Where to Book Excursions

In and around the Old Town and near Chalong Bay, you will find local operators — both independent guides and small agencies — offering day trips at rates consistently lower than what beach hotel activity desks charge for the same experiences. Most organized tours include round-trip boat transport, snorkeling equipment where relevant, a guide, and often lunch. Some operators include underwater photos or video.

Booking directly with local operators rather than through your hotel saves a meaningful amount per person per excursion. For a couple doing three or four activities over a week, that difference adds up quickly.

Phang Nga Bay day trip — kayaking and karst

Limestone karst formations rising from flat water, sea caves accessible only by kayak, Ko Panyi fishing village built on stilts over the water, and James Bond Island (Khao Phing Kan). Most tours depart from piers north of Phuket Town and cover the main bay by longtail or speedboat, with kayaking sections through the caves and channels.

Kayaking-focused tours that prioritize sea cave access over large boat coverage are worth seeking out — they cover less ground but give a more distinct experience. Best in the early morning when the water is calm and the formations reflect clearly. If your operator offers an early departure, take it. Compare at least two or three operators directly before booking — prices and inclusions vary more than you would expect for what is essentially the same route.

Phi Phi Islands day trip — snorkeling and Maya Bay

Phi Phi Don (inhabited, with restaurants and beach) and Phi Phi Leh (uninhabited, containing Maya Bay) accessed by speedboat or ferry. Most day trips combine snorkeling stops at reef sites around the islands, a visit to Maya Bay, and time on Phi Phi Don’s beach.

The ferry option is slower but significantly cheaper than a speedboat tour and works well if you are not in a rush. Maya Bay manages visitor numbers since reopening in 2022 — arriving early in the day gives you less crowded conditions. Book directly with a boat operator at Chalong or Rassada pier rather than through a hotel desk; the saving is consistent and the product is identical.

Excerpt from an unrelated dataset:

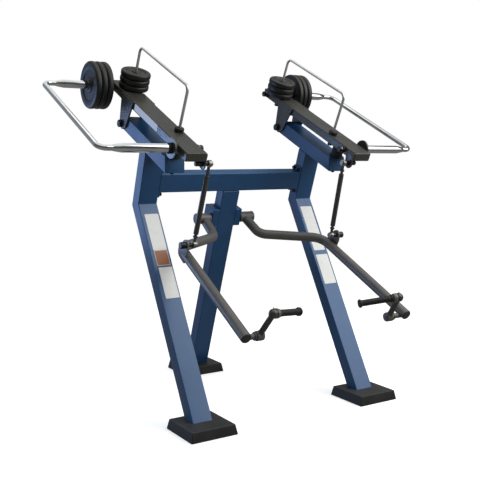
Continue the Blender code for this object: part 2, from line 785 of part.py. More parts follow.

Racha Islands snorkeling and diving — half day or full day

Ko Racha Yai and Ko Racha Noi, south of Phuket, with clear water and accessible coral reef systems. Closer and faster to reach than the Similan Islands. Ko Racha Yai has a beach and snorkeling directly off the shore; Ko Racha Noi is uninhabited and better suited for diving.

A practical option for snorkeling or diving without the full-day commitment of the Similan Islands. Multi-dive packages reduce the per-dive cost compared to single-tank bookings — worth asking about if you plan to dive more than once during the trip.

Scuba diving — day trips and liveaboards

Several established dive operators run day trips from Chalong Bay to Shark Point, Anemone Reef, and King Cruiser Wreck — established dive sites with good marine life variety accessible without an overnight trip.

Liveaboards to the Similan Islands run during the dry season (November to April) and are the most comfortable way to dive the best sites accessible from Phuket. Prices vary significantly by boat and duration — compare at least two or three operators directly. Ask specifically which sites are running and what current conditions are like before booking.

Temple and land circuit — half day

Wat Chalong (largest temple complex on the island, free entry), Big Buddha on Nakkerd Hill (free entry, views across the southern coastline), and Promthep Cape (southernmost point, sunset viewpoint) can all be covered in a single half-day circuit by scooter — the most cost-effective way to reach all three. Cover shoulders and knees for temple visits; both Wat Chalong and the Big Buddha require modest dress.

Practical Tips

Rent a scooter for at least one full day — it is the most flexible and cost-effective way to cover Kata Viewpoint, the temple circuit, the southern beaches, and the coastal road between Rawai and Surin in a single day. Rentals are available throughout the island. Confirm whether your travel insurance covers motorized vehicles before renting.

Book excursions directly at piers and operator offices rather than through your hotel — the price difference is consistent and the product is identical. Chalong Bay pier and the operators around Ranong Road in the Old Town are the two most practical starting points for comparing options in person.

Eat at the morning market on Ranong Road and at local restaurants on Thalang Road and Dibuk Road rather than at beach-area tourist restaurants. Khanom jeen, pad thai, and mee hokkien at a local shophouse cost a fraction of what the same category of food runs at a Patong tourist street restaurant — and the quality is consistently better.

Use Grab for transport between areas rather than negotiating with tuk-tuk drivers — the fare is fixed, shown before you confirm, and consistently lower than negotiated rates for the same journey.

The Old Town’s Sunday Walking Street on Thalang Road is free to walk through and has some of the best street food on the island. Worth timing your itinerary around if the schedule allows.

For beach days, Surin, Kamala, and Kata are quieter and have cleaner water than Patong without meaningfully higher access costs. Patong is worth seeing once; returning repeatedly is where beach budgets inflate unnecessarily.

Conclusion

Phuket is not only beachfront hotels and Patong nightlife. Basing yourself in the Old Town — or in a guesthouse near Kata or Karon rather than a hotel directly on Patong Beach — gives you direct access to the same day trips, the same temples, the same offshore islands and reef sites that travelers in more expensive accommodation visit anyway.

The experience you came for — clear Andaman water, limestone formations in Phang Nga Bay, morning markets in a century-old shophouse district, a bowl of khanom jeen before 8am — is within reach for more types of travelers than the resort marketing suggests. Plan around the activities, book your excursions directly, and Phuket delivers on its reputation regardless of your accommodation budget.